Standpoint is pleased to present a solo exhibition of new work by Harriet Bowman (b.1990, N. Devon), winner of the Mark Tanner Sculpture Award 2024/25.
Did you know that only the female mosquitoes bite? They puncture the skin using a special mouth part called a proboscis that acts as a tube to suck blood through…
Harriet Bowman’s practice is multi-faceted, making sculpture through an intensive process of learning, testing and experimentation. She examines the vulnerability of the body in relation to materials and the bodies of others within the processes of production.
‘Slow Puncture’ presents a new series of sculptures developed over the past year as the 22nd winner of the leading UK Award for emerging sculptors. In this new work, Bowman explores language, industry and secondary use of materials through a range of media, including glass, metal, rubber and ceramics.
Her process investigates materials and by spending time in places of industry Bowman embeds herself to better understand their behaviours and transmutations. An intimate understanding of her materials’ cycles focuses our attention on events taking place below the surface.
Bowman has been looking closely at tyre production, investigating what happens next, where the material goes, and finding they become playground surfaces to absorb falls or when shipped overseas become breeding grounds for mosquitoes, who lay their eggs in the stagnant water collected within the doughnuts.
Glass, including smashed car windows, is a primary material explored in the work, with the artist investigating its fluidity when hot and ability to shatter when hit. The origins of the event providing the repurposed material are central – a fist through a passenger door window creating an opportunity to gather fallen glass from the roadside to be fired. At the same time Bowman draws in the glass by burning horsehair between fused panels. Bowman’s interactions are evidenced in traces and lines around which the glass swells and stretches thin, almost to breaking point.
References to the fallibility of the body in relation to the vehicle are abundant in the work. Blown glass headrests undergo a different kind of impact by the artist, punched by the heat of the kiln forcing a secondary collapse. Welded metal stands form a language of holding, presenting and protecting for the audience to peer into the slumped underbelly of tyre depressions.

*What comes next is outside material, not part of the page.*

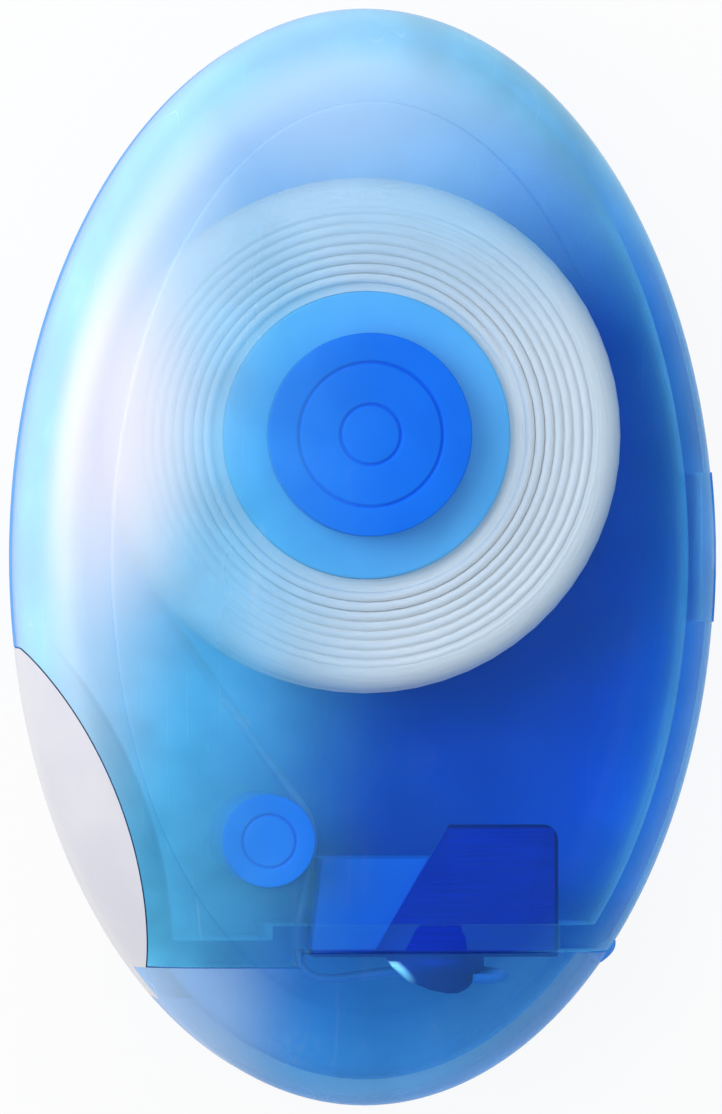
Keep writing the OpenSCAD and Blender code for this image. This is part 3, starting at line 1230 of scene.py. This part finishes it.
    def strap(self) -> None:
        """The strap with its fold, set flush into the right side."""
        outside, mid, fold = self.egg.half_w, self.egg.mid, self.strap_fold
        inside, (low, high) = outside - self.strap_t, self.strap_z
        section = [(inside, low), (outside, low), (outside, mid - fold), (outside - fold, mid),
                   (outside, mid + fold), (outside, high), (inside, high)]
        strap = solid("strap_hinge", self.upright(section, *self.strap_y))
        carved(strap, Carve.KEEP, mesh_of(self.egg.whole(-self.strap_proud, "strap_reach")))
        shown(strap, "strap_hinge", Body.CASE, self.strap_finish, ["case_hinge_strap"])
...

Bowman brings her shadow collaborators to the fore, those around us carrying out unseen and unlikely practices of production, work and care. She uses this term to describe the various people, animals and machines that she works with and learns from. These include people who vacuum clean glass from cars after break-ins, shred tyres once they are worn, people who lift tyres into mangles or haul hides across tanning room floors for car seats, and others that remove a car windscreen after a piece of tarmac has flicked up and shattered it.